Then they get their driver’s license and your sleep deprivation returns.
But this was neither traumatizing nor misery-inducing. It was part of the program, as my husband the engineer would say.
I’ll cop to a certain amount of luck: no terrible diseases (asthma, though, with late-night attacks), no horrible accidents (a few season-ending sports injuries), and intact minds. We got by on one salary for 13 years because we planned it that way and made life-style sacrifices. I have to admit, we appreciated the Bush-era increase in the child tax credit!
Tom West
Dec 8 2012 at 6:19pm
Tom West, I think I went 10 years without getting a full night’s sleep – and the infant wasn’t always the child who woke me up. Bad dreams, and so forth.
But this was neither traumatizing nor misery-inducing.
Ah, my mistake. You’re just made of sterner stuff :-).
(Personally, young children didn’t make me miserable, but then I was working. One big advantage that some paternity leave gave me was the knowledge that my wife, who was stay at home, had the *vastly* more challenging job. No matter how bad my day got, I at least got to go to the washroom for five minutes without a 2-year old wailing at being abandoned. As it was, the first hour after coming home after work was almost always a joy.)
Krishnan
Dec 9 2012 at 7:08pm
Bostonian wrote:Society is better off if smart people, for example the kind that read economics blogs, have large families. Taxing them heavily so that they cannot afford to have large families, to subsidize the child-bearing of others, has dysgenic effects.
Ah, I see. So, should there be a deliberate attempt at restricting who indeed can have children – through the tax code? Why stop there – why not pass legislation requiring minimal intelligence requirements of both parents before they can have kids? If we used the criterion of intelligence of parents, many who do indeed read “economics blogs” today may not have been born – because I suspect that many do not have parents with a PhD or a M.S. or even a high school education.

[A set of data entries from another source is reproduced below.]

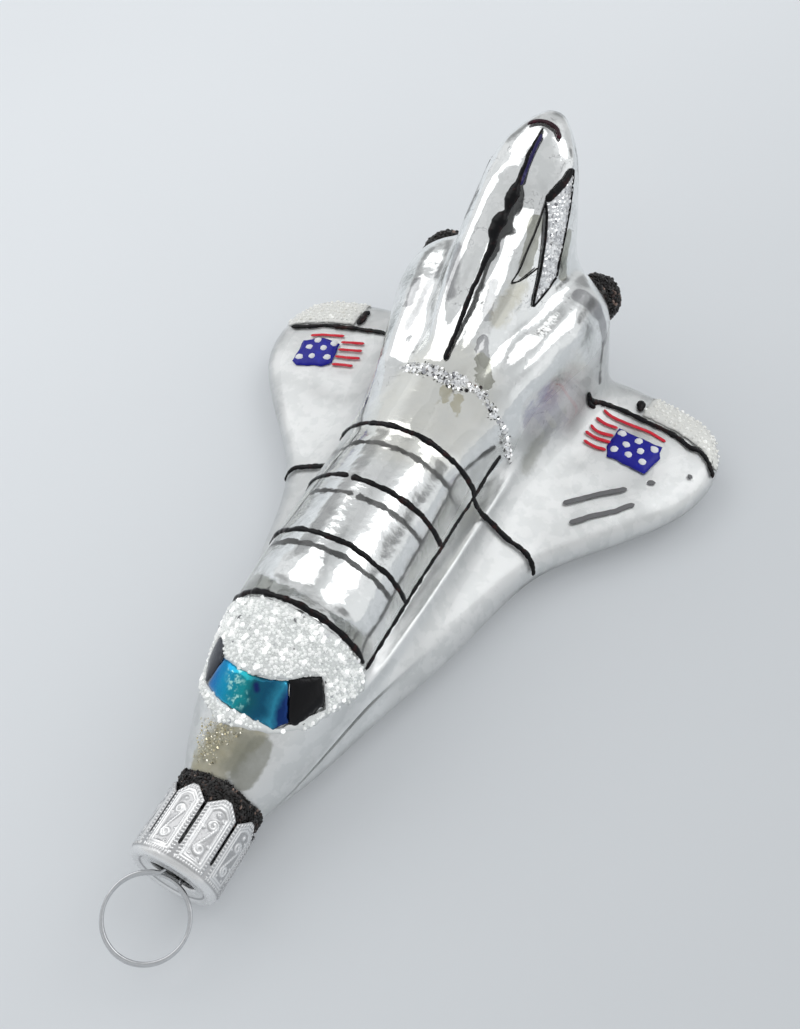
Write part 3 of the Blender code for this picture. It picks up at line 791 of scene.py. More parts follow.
def fallen(ends, ray, steps=8):
    """Points along a straight stretch, dropped onto the glass along their rays."""
    dropped = []
    (a0, b0), (a1, b1) = ends
    for k in range(steps + 1):
        origin, direction = ray(a0 + (a1 - a0) * k / steps, b0 + (b1 - b0) * k / steps)
        place = glass_tree.ray_cast(origin, direction)[0]
        dropped.append((place.x / MM, (place.y - CAP_FACE) / MM, place.z / MM))
    return dropped


def paint_stroke(name, paths, width, paint, height=0.28, uneven=0.35, swell=2.2, seed=0.0):
    """Strokes along rough paths. A point may have a fourth value, the brush's pressure there."""
    values = {
        "Glass": glass_shell, "Width": width * MM, "Height": height * MM, "Uneven": uneven,
        "Swell Length": swell * MM, "Seed": seed, "Paint": paint,
    }
    return grown(STROKE, path_curve([softened(p) for p in paths]), name, values)


# %% [markdown]
# Black enamel is glossy and nearly black, brown where it is thin. The grey strokes on the
# wing are the same paint with little pigment, and the last two short grey marks are a painted
# reflection, the dark bits of a glint.

# %% Enamel finishes


def enamel(name, deep, thin, roughness, gloss=0.3):
    """Paint with a deep and a thin colour. Its underside, seen in the silver, is painted paler: painted
    light, as if the silver lit it.
    """
    finish = Finish(name, roughness=roughness, specular_ior_level=gloss)
    face = finish.blend(finish.fade(finish.clouds(1.4, 3, 0.6), 0.5, 0.85), deep, thin)
    # Painted light: the underside is made paler than the paint, standing in for light from the silver below
    # it.
    pale = tuple(0.20 + 0.6 * c for c in deep)
    finish.set("Base Color", finish.blend(finish.attribute("under"), face, pale))
    finish.bump(finish.clouds(0.5, 2, 0.6, 1), 0.05)
    return finish.material


BLACK = enamel("black_enamel", (0.002, 0.002, 0.003), (0.060, 0.014, 0.012), 0.22, 0.2)
INK = enamel("window_black", (0.001, 0.001, 0.002), (0.004, 0.004, 0.006), 0.15, 0.25)
GREY = enamel("grey_wash", (0.16, 0.16, 0.165), (0.24, 0.24, 0.25), 0.4)
RED = enamel("red_enamel", (0.74, 0.012, 0.035), (0.85, 0.07, 0.09), 0.35)
BLUE = enamel("blue_enamel", (0.008, 0.008, 0.30), (0.010, 0.020, 0.50), 0.25)
WHITE = enamel("white_enamel", (0.88, 0.89, 0.91), (0.93, 0.93, 0.95), 0.4)
DARK_RED = enamel("dark_red_enamel", (0.020, 0.001, 0.006), (0.130, 0.006, 0.030), 0.2)
PURPLE = enamel("purple_film", (0.015, 0.010, 0.08), (0.20, 0.19, 0.36), 0.2)
# The left window's black made grey: painted sheen.
SHEEN_GREY_INK = enamel("smoke_paint", (0.055, 0.06, 0.075), (0.11, 0.12, 0.14), 0.15, 0.35)

# %% [markdown]
# The bay's four cross lines stop at a long line on each side. The other black lines edge the
# wings and elevons and run up the fin.

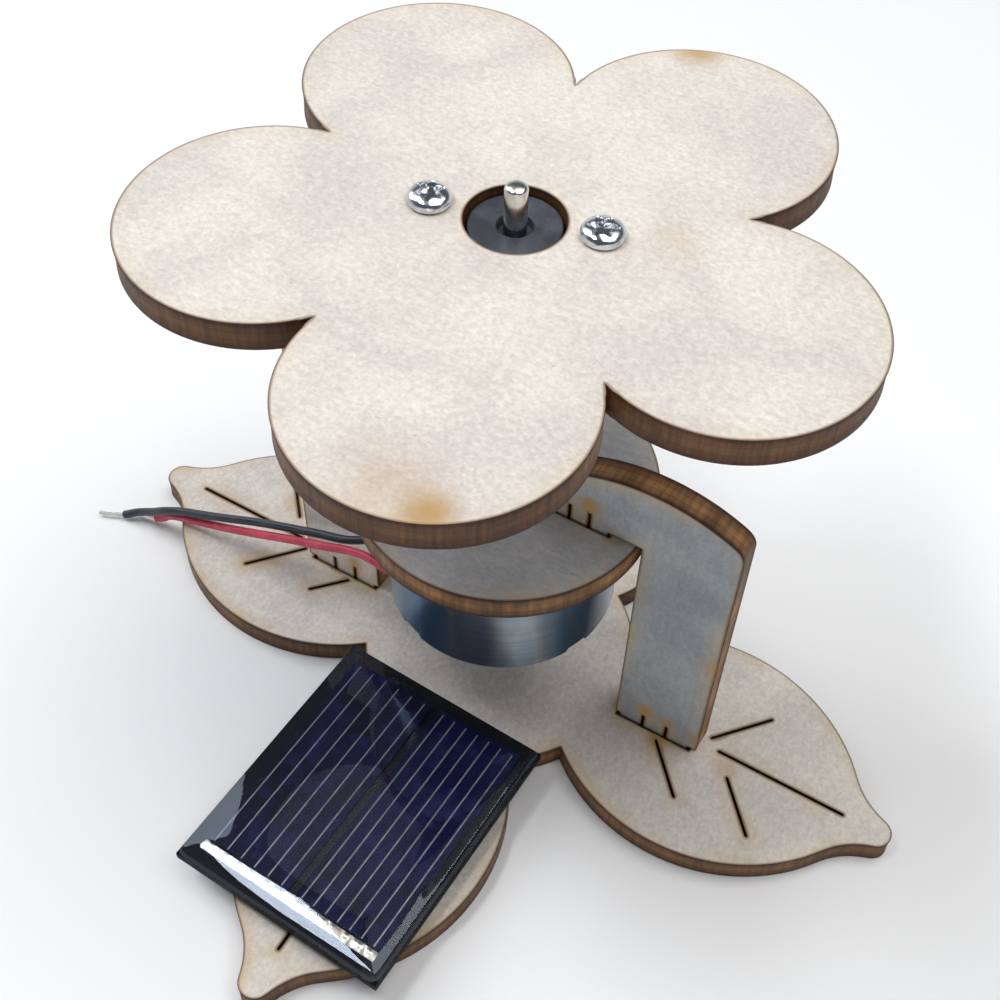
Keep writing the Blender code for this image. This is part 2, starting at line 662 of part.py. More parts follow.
def core_outline():
    """Three-pole rotor lamination: hub, necks and curved shoes."""
    neck = POLE_NECK / 2
    shoe_in = CORE_R - POLE_SHOE
    half = radians(POLE_SPAN / 2)
    hub_angle = atan2(neck, sqrt(CORE_HUB_R ** 2 - neck ** 2))
    shoe_angle = atan2(neck, sqrt(shoe_in ** 2 - neck ** 2))
    outline = []
    for index in range(POLE_COUNT):
        middle = pi / 2 + 2 * pi * index / POLE_COUNT
        outline += arc_points((0, 0), CORE_HUB_R, middle - pi / POLE_COUNT, middle - hub_angle, 3)
        outline += arc_points((0, 0), shoe_in, middle - shoe_angle, middle - half, 4)
        outline += arc_points((0, 0), CORE_R, middle - half, middle + half, 12)
        outline += arc_points((0, 0), shoe_in, middle + half, middle + shoe_angle, 4)
        outline += arc_points((0, 0), CORE_HUB_R, middle + hub_angle,
                              middle + pi / POLE_COUNT, 3)[:-1]
    return outline


def rotor_core(finish):
    loops = [core_outline(), circle_points(SHAFT_R + BORE_GAP, 20)]
    return sheet_piece("rotor_core", loops, CORE_HEIGHT, CORE_Z - CORE_HEIGHT / 2, finish)


def rotor_coil(name, index, finish):
    """A winding round one pole's neck, as a ring with square corners."""
    inner = (POLE_NECK / 2 + BORE_GAP, CORE_HEIGHT / 2 + BORE_GAP)
    outer = (inner[0] + COIL_WALL, inner[1] + COIL_WALL)
    start = CORE_HUB_R + BORE_GAP
    end = sqrt((CORE_R - POLE_SHOE) ** 2 - outer[0] ** 2) - BORE_GAP
    depth = end - start
    loops = []
    for half_width, half_height in (outer, inner):
        loops.append([(-half_width, -half_height), (half_width, -half_height),
                      (half_width, half_height), (-half_width, half_height)])
    piece = sheet_piece(name, loops, depth, 0.0, finish)
    angle = pi / 2 + 2 * pi * index / POLE_COUNT
    out = start + depth / 2
    piece.location = (out * cos(angle), out * sin(angle), CORE_Z)
    piece.rotation_euler = (pi / 2, 0.0, angle + pi / 2)
    return piece


def magnet(name, middle, finish):
    half = radians(MAGNET_SPAN / 2)
    outline = arc_points((0, 0), MAGNET_OUTER_R, middle - half, middle + half, 22)
    outline += arc_points((0, 0), MAGNET_INNER_R, middle + half, middle - half, 22)
    return sheet_piece(name, [outline], MAGNET_HEIGHT, CORE_Z - MAGNET_HEIGHT / 2, finish)


def commutator_heights():
    low = CAP_HIGH + COMMUTATOR_OVER_CAP
    return low, low + COMMUTATOR_HEIGHT


def commutator(finish):
    low, high = commutator_heights()
    profile = tube_profile(COMMUTATOR_R, SHAFT_R + BORE_GAP, low, high)
    return turned("commutator", profile, finish, 24, closed=True)


def brush(name, side, finish):
    """A thin leaf spring from its terminal to the commutator."""
    low, high = commutator_heights()
    start = -TERMINAL_OUT + TERMINAL_WIDTH / 2 + SEAT_GAP
    x, y = terminal_line((start + BRUSH_PAST_AXIS) / 2, side * brush_offset())
    return box(name, (BRUSH_PAST_AXIS - start, BRUSH_THICKNESS, BRUSH_HEIGHT),
               (x, y, (low + high) / 2), finish, radians(TERMINAL_TURN))


def terminal(name, side, finish):
    """A tab through the end cap, from beside its brush to below the rim."""
    high = sum(commutator_heights()) / 2 + BRUSH_HEIGHT / 2
    low = CAN_LOW - TERMINAL_DROP
    x, y = terminal_line(-TERMINAL_OUT, side * brush_offset())
    return box(name, (TERMINAL_WIDTH, TERMINAL_THICKNESS, high - low),
               (x, y, (low + high) / 2), finish, radians(TERMINAL_TURN))


def solder_joint(name, side, finish):
    """A bead on the terminal's lower end, which the lead goes into."""
    reach = TERMINAL_OUT + TERMINAL_WIDTH / 2 + SEAT_GAP + JOINT_R
    x, y = terminal_line(-reach, side * brush_offset())
    bpy.ops.mesh.primitive_uv_sphere_add(segments=14, ring_count=8, radius=JOINT_R,
                                         location=(x, y, joint_height()))
    return adopt(name, finish, PARTS)


def joint_height():
    return CAN_LOW - TERMINAL_DROP + JOINT_R


# ---- solar panel ---------------------------------------------------------------
def panel_box(name, size, centre, finish, collection=PARTS):
    x, y = panel_place(centre[0], centre[1])
    return box(name, size, (x, y, centre[2]), finish, radians(PANEL_TURN), collection)


def cell_place(side):
    return side * (CELL_WIDTH + CELL_SPACING) / 2, CELL_SHIFT


def strip_place():
    return CELL_SHIFT - CELL_LENGTH / 2 - POCKET_GAP - STRIP_WIDTH / 2


def solar_panel(board_finish, cell_finish, strip_finish, resin_finish, pad_finish, tape_finish):
    panel_box("panel_board", (PANEL_WIDTH, PANEL_LENGTH, BOARD),
              (0.0, 0.0, BOARD_LOW + BOARD / 2), board_finish)
    cell_low = BOARD_HIGH + LAYER_GAP
    for name, side in (("solar_cell_left", -1), ("solar_cell_right", 1)):
        x, y = cell_place(side)
        panel_box(name, (CELL_WIDTH, CELL_LENGTH, CELL_THICKNESS),
                  (x, y, cell_low + CELL_THICKNESS / 2), cell_finish)
    strip_width = 2 * CELL_WIDTH + CELL_SPACING
    panel_box("collector_strip", (strip_width, STRIP_WIDTH, STRIP_THICKNESS),
              (0.0, strip_place(), cell_low + STRIP_THICKNESS / 2), strip_finish)
    resin_cover(cell_low, resin_finish)
    tape_low = BASE_TOP + SEAT_GAP
    panel_box("mounting_tape", (TAPE_WIDTH, TAPE_LENGTH, TAPE_THICKNESS),
              (0.0, 0.0, tape_low + TAPE_THICKNESS / 2), tape_finish)
    for name, side in (("panel_pad_minus", -1), ("panel_pad_plus", 1)):
        place = panel_place(side * PAD_OUT, PAD_BACK)
        round_bar(name, PAD_R, BOARD_LOW - LAYER_GAP - PAD_THICKNESS,
                  BOARD_LOW - LAYER_GAP, place, pad_finish, 20)


def resin_cover(cell_low, finish):
    """Clear cast cover, rounded above, hollow below for cells and strip."""
    low = BOARD_HIGH + LAYER_GAP
    height = RESIN_OVER_BOARD - LAYER_GAP
    cover = panel_box("resin_cover", (PANEL_WIDTH, PANEL_LENGTH, height),
                      (0.0, 0.0, low + height / 2), finish)
    round_top_edges(cover, height)
    front = strip_place() - STRIP_WIDTH / 2 - POCKET_GAP
    rear = CELL_SHIFT + CELL_LENGTH / 2 + POCKET_GAP
    width = 2 * CELL_WIDTH + CELL_SPACING + 2 * POCKET_GAP
    pocket_high = cell_low + CELL_THICKNESS + POCKET_GAP
    depth = pocket_high - low + MM
    cutter = panel_box("resin_pocket", (width, rear - front, depth),
                       (0.0, (front + rear) / 2, pocket_high - depth / 2), None, CUTTERS)
    cut(cover, cutter)


def round_top_edges(cover, height):
    """Weight the upper and upright edges, so that Bevel rounds only them."""
    mesh = cover.data
    weights = mesh.attributes.new("bevel_weight_edge", "FLOAT", "EDGE")
    for edge in mesh.edges:
        ends = [mesh.vertices[i].co.z for i in edge.vertices]
        weights.data[edge.index].value = 1.0 if max(ends) > 0 else 0.0
    rounding = cover.modifiers.new("round", "BEVEL")
    rounding.width = RESIN_EDGE_R
    rounding.segments = 4
    rounding.limit_method = "WEIGHT"


# ---- leads -------------------------------------------------------------------
def smooth_route(route, count):
    """Evenly spread points on a Catmull-Rom curve through the route."""
    points = [Vector(p) * MM for p in route]
    padded = [points[0] * 2 - points[1]] + points + [points[-1] * 2 - points[-2]]
    fine = []
    for i in range(len(points) - 1):
        a, b, c, d = padded[i:i + 4]
        for j in range(12):
            t = j / 12
            fine.append(0.5 * (2 * b + (c - a) * t + (2 * a - 5 * b + 4 * c - d) * t ** 2
                               + (3 * b - a - 3 * c + d) * t ** 3))
    fine.append(points[-1])
    lengths = [0.0]
    for first, second in zip(fine, fine[1:]):
        lengths.append(lengths[-1] + (second - first).length)
    even = []
    place = 0
    for k in range(count):
        target = lengths[-1] * k / (count - 1)
        while place < len(fine) - 2 and lengths[place + 1] < target:
            place += 1
        share = (target - lengths[place]) / (lengths[place + 1] - lengths[place])
        even.append(fine[place].lerp(fine[place + 1], share))
    return even


def wire(name, points, radius, finish):
    curve = bpy.data.curves.new(name, "CURVE")
    curve.dimensions = "3D"
    curve.bevel_depth = radius
    curve.bevel_resolution = 2
    curve.use_fill_caps = True
    spline = curve.splines.new("POLY")
    spline.points.add(len(points) - 1)
    for point, place in zip(spline.points, points):
        point.co = (*place, 1.0)
    return link(name, curve, finish)


def lead(colour_name, route, finish, tip_finish):
    points = smooth_route(route, LEAD_POINTS)
    wire(colour_name + "_lead", points, LEAD_R, finish)
    heading = (points[-1] - points[-2])
    heading.z = 0.0
    heading.normalize()
    start = points[-1] + heading * BORE_GAP
    wire(colour_name + "_tip", [start, start + heading * TIP_LENGTH], TIP_R, tip_finish)


# ---- assembly -------------------------------------------------------------------
def hang_on_axis(names):
    """Parent the turning pieces to an empty on the shaft's axis."""
    axis = bpy.data.objects.new("flower_axis", None)
    bpy.data.collections[PARTS].objects.link(axis)
    for name in names:
        bpy.data.objects[name].parent = axis


def build():
    clear_scene()
    make_collection(PARTS)
    make_collection(CUTTERS)
    birch = material("birch_plywood", (0.78, 0.70, 0.60), 0.6)
    black_plastic = material("black_plastic", (0.05, 0.055, 0.065), 0.45)
    steel = material("steel", (0.62, 0.64, 0.67), 0.25, 1.0)
    zinc = material("zinc_plate", (0.70, 0.72, 0.75), 0.3, 1.0)
    brass = material("brass", (0.72, 0.55, 0.28), 0.35, 1.0)
    bronze = material("sintered_bronze", (0.50, 0.36, 0.22), 0.5, 1.0)
    iron = material("core_iron", (0.32, 0.32, 0.34), 0.5, 1.0)
    copper = material("enamelled_copper", (0.62, 0.26, 0.12), 0.35, 1.0)
    ferrite = material("ferrite", (0.09, 0.09, 0.10), 0.7)
    silicon = material("solar_cell_blue", (0.01, 0.015, 0.07), 0.25)
    laminate = material("panel_laminate", (0.03, 0.04, 0.05), 0.5)
    resin = material("clear_resin", (0.02, 0.03, 0.08), 0.05)
    tinned = material("tinned_copper", (0.75, 0.75, 0.74), 0.35, 1.0)
    foam = material("white_foam_tape", (0.82, 0.82, 0.80), 0.9)
    red_pvc = material("red_pvc", (0.50, 0.04, 0.08), 0.4)
    black_pvc = material("black_pvc", (0.02, 0.025, 0.03), 0.4)

    base_board(birch)
    stem("left_stem", -1, birch)
    stem("right_stem", 1, birch)
    motor_plate(birch)
    flower(birch)

    motor_can(zinc)
    end_cap(black_plastic)
    bearing("upper_bearing", CAN_HIGH - CAN_WALL, CAN_HIGH + BOSS_HEIGHT - BUSH_INSET, bronze)
    bearing("lower_bearing", CAP_BOSS_LOW + BUSH_INSET, CAP_HIGH, bronze)
    motor_shaft(steel)
    rotor_core(iron)
    for index, letter in enumerate("abc"):
        rotor_coil("rotor_coil_" + letter, index, copper)
    magnet("magnet_left", pi, ferrite)
    magnet("magnet_right", 0.0, ferrite)
    commutator(brass)
    for kind, side in (("negative", 1), ("positive", -1)):
        brush(kind + "_brush", side, brass)
        terminal(kind + "_terminal", side, tinned)
        solder_joint(kind + "_joint", side, tinned)
    for name, side in (("motor_screw_front", -1), ("motor_screw_rear", 1)):
        pan_screw(name, (0.0, side * MOTOR_SCREW_OUT), PLATE_HIGH, MOTOR_SCREW_LENGTH, steel)

    flower_hub(black_plastic)
    for name, place in zip(("flower_screw_left", "flower_screw_right"), flower_screw_places()):
        pan_screw(name, place, FLOWER_HIGH, FLOWER_SCREW_LENGTH, steel)

    solar_panel(laminate, silicon, tinned, resin, tinned, foam)
    lead("black", BLACK_ROUTE, black_pvc, tinned)
    lead("red", RED_ROUTE, red_pvc, tinned)

    hang_on_axis(("flower", "flower_hub", "flower_screw_left", "flower_screw_right",
                  "motor_shaft", "rotor_core", "rotor_coil_a", "rotor_coil_b",
                  "rotor_coil_c", "commutator"))


build()
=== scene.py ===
import bpy
import numpy as np
from mathutils import Matrix, Vector
from mathutils.geometry import delaunay_2d_cdt


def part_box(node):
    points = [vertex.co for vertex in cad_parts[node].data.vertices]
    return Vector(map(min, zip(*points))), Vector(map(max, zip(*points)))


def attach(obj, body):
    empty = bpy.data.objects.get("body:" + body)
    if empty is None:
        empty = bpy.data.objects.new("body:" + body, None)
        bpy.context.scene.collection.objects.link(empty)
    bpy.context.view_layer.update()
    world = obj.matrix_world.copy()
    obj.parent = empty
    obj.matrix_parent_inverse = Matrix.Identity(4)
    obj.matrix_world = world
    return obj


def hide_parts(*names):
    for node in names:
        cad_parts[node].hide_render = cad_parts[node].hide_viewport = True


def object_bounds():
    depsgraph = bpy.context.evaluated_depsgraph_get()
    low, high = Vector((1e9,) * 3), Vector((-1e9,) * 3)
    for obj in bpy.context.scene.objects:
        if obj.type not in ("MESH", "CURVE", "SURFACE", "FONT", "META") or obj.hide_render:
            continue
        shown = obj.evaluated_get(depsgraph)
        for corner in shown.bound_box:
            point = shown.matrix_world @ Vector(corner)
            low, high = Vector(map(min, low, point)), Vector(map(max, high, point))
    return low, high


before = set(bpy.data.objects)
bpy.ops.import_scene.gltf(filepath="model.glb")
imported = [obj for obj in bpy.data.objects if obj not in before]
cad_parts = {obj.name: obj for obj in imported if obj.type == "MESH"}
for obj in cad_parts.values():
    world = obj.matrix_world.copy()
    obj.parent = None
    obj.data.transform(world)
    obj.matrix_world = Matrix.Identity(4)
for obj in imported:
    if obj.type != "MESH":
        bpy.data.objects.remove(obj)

mm = 0.001
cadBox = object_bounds()
print("frame loaded")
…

If indeed the people who read “economics blogs” (or write such blogs) are the truly elite who have the right pedigree (parental that is) – then how can one explain the thousands of “highly educated economists/bloggers” who have no idea of economics or economic growth or what makes the world go around? Krugman is not the only example of a “highly educated” individual who spouts nonsense and indicates a pedigree that is not what it may be.
Finch
Dec 10 2012 at 1:00pm
> So, should there be a deliberate attempt at
> restricting who indeed can have children –
> through the tax code?
I’m not sure it’s deliberate rather than emergent, but there already are restrictions, mostly penalizing the two-professionals-in-a-marriage set. “Married filing jointly” and the AMT smack me pretty hard. Taxation as a married couple is the single largest item preventing my wife from working, edging out childcare. The AMT hits us because of our exemption count.
Krishnan
Dec 10 2012 at 1:28pm
Finch – yes, I agree that the tax code is insane and penalizes married folks. I was not sure if that was the reference by “bostonian”
Incentives are indeed perverse in many ways – if societies send the signal to parents that no matter what they do, “society” will take care of their children (and give them a good life, without having to work) – some will have more children to get the benefits and discard their kids to someone else to take care of.